Thirsty Thursdays: Hibiscus Punch with Apple and Lemon

May 24, 2012

Hibiscus punch with apple and lemon is a refreshing summertime drink.  Hibiscus flowers have a fruity flavor that pair wonderfully with the sweet apples and bright lemons.  You can find dried Hibiscus flowers loose or in tea bags at tea shops and specialty grocery stores.  This recipe can easily be multiplied if you are serving a crowd of people.  Also, this hibiscus punch can be transformed into a cocktail with the addition of tequila or even champagne.  

Hibiscus Punch with Apple and Lemon


5 cups water (bring to a boil)
1 tablespoon loose Dried Hibiscus Flowers or 4 tea bags
1 Apple
2 Lemons
1 1/2 teaspoons Stevia (3 packets)


Put 1 Tablespoon Hibiscus Flowers in Tea Holder.

Use Stainless Steel Tea Infuser. Let sit for 15 minutes and remove infuser.

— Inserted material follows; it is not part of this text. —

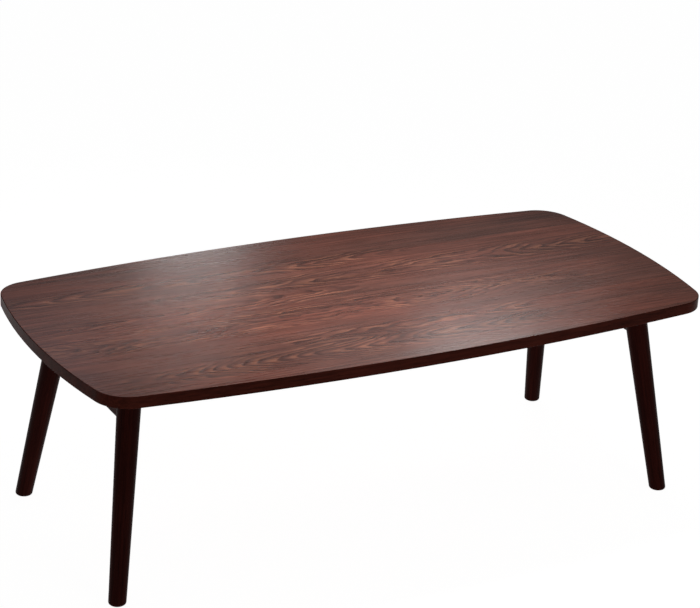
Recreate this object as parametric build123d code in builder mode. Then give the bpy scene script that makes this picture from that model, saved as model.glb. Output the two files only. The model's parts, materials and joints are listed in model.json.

After cooling a bit, put 2 of the cups of hibiscus water in a blender.

Add apple (sliced) and the juice of 2 lemons. Blend well.

Strain tea through nut milk bag or cheese cloth.

Mix with the other 3 cups of tea. Add ice and enjoy. 

Garnish with lemon slices.

If you have a juicer, you can juice the apples & blend. No straining needed.